Joint laxity assessments have been a valuable resource in order to understand the biomechanics and pathologies of the knee. Clinical laxity tests like the Lachman test, Pivot-shift test and Drawer test are, however, subjective of nature and will often only provide basic information of the joint. Stress radiography is another option for assessing knee laxity; however, this method is also limited in terms of quantifiability and one-dimensionality.

This study proposes a novel non-invasive low-dose radiation method to accurately measure knee joint laxity in 3D. A method that combines a force controlled parallel manipulator device, a medical image and a biplanar x-ray system.

As proof-of-concept, a cadaveric knee was CT scanned and subsequently mounted at 30 degrees of flexion in the device and placed inside a biplanar x-ray scanner. Biplanar x-rays were obtained for eleven static load cases.

The preliminary results from this study display that the device is capable of measuring primary knee laxity kinematics similar to what have been reported in previous studies.

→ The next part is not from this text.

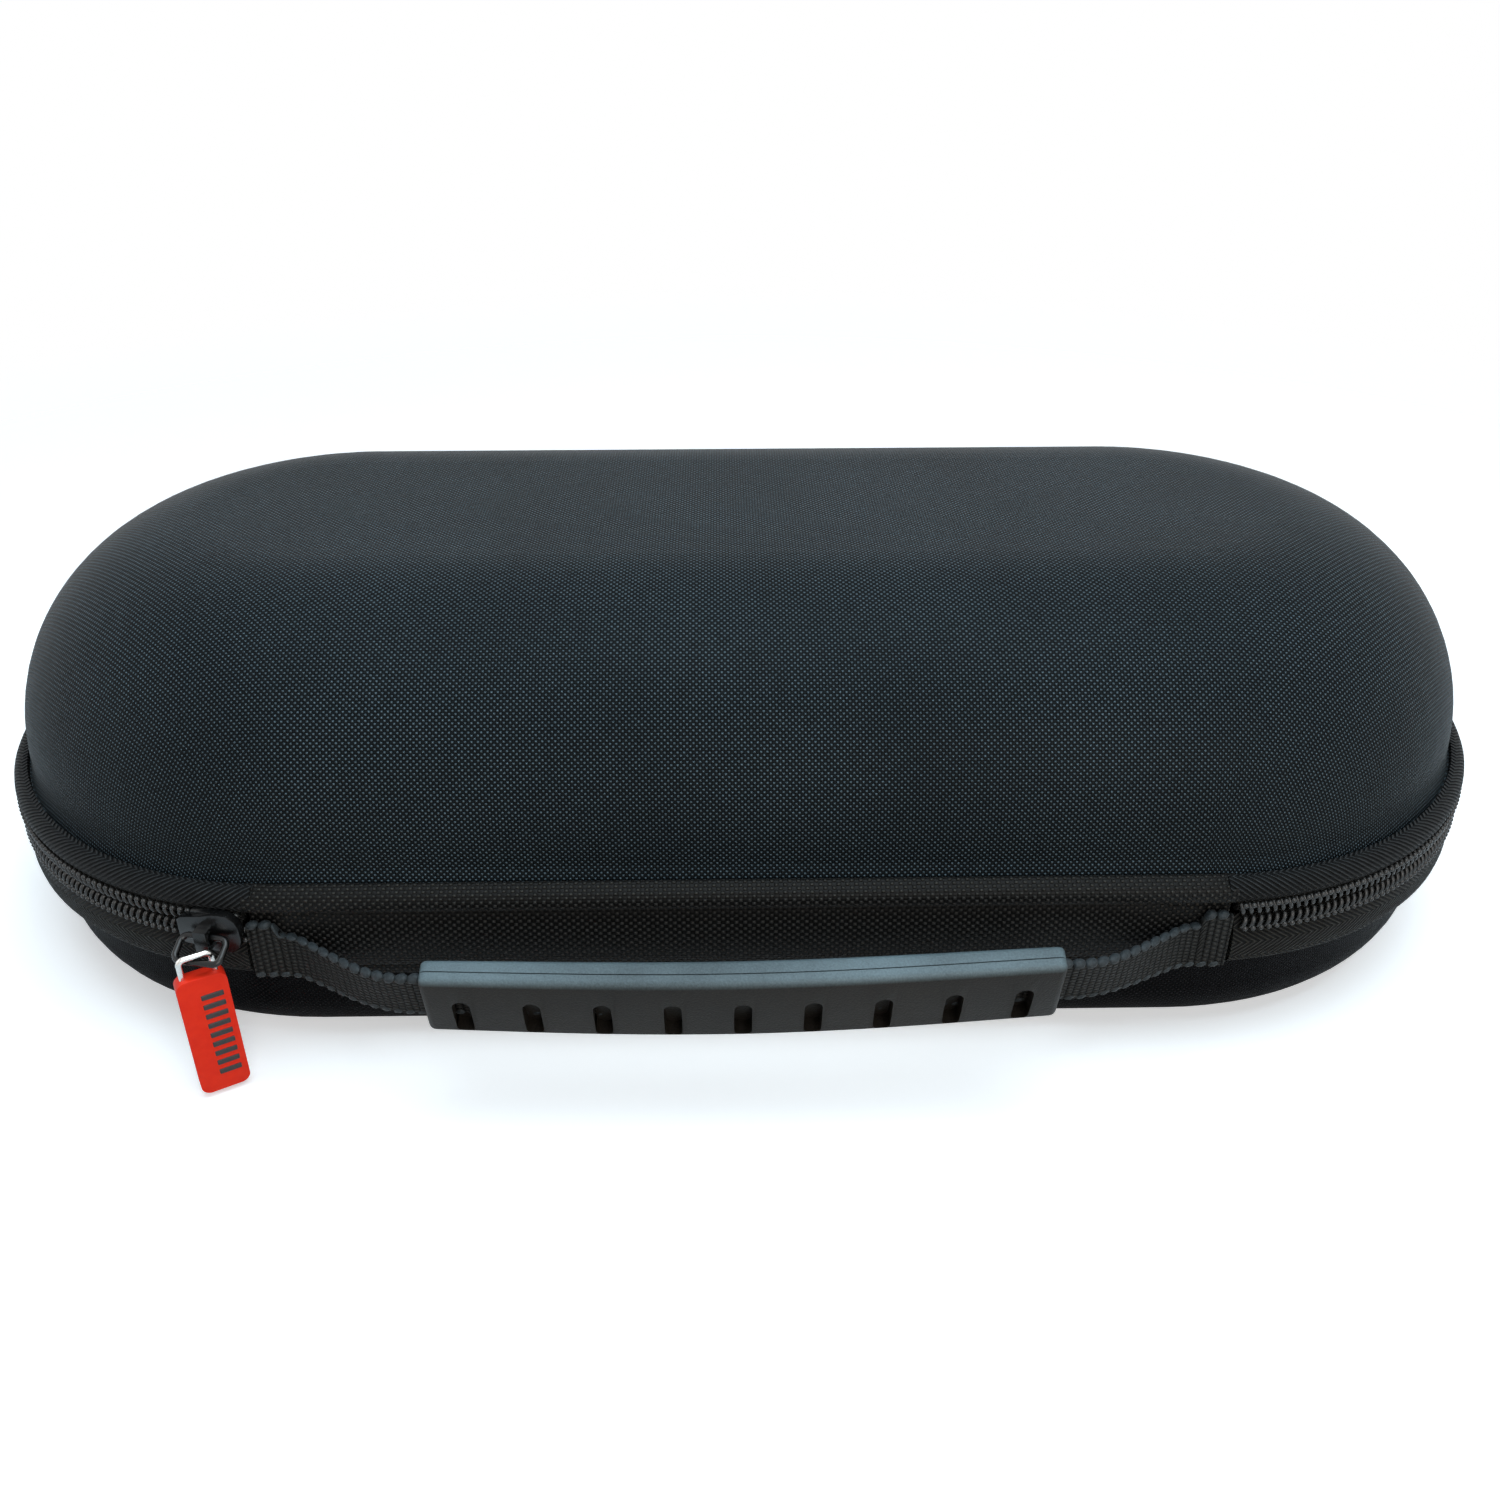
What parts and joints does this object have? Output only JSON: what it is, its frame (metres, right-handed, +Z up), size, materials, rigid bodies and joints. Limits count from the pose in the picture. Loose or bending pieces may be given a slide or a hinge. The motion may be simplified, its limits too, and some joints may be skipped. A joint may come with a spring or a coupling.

Additionally, the results also display that the method is capable of capturing coupled motions like internal/external rotation when anteroposterior loads are applied.

We have displayed that the presented method is capable of obtaining knee joint laxity in 3D. The method is combining concepts from robotic arthrometry and stress radiography into one unified solution that potentially enables unprecedented 3D joint laxity measurements non-invasively. The method potentially eliminates limitations present in previous methods and significantly reduces the radiation exposure of the patient compared to conventional stress radiography.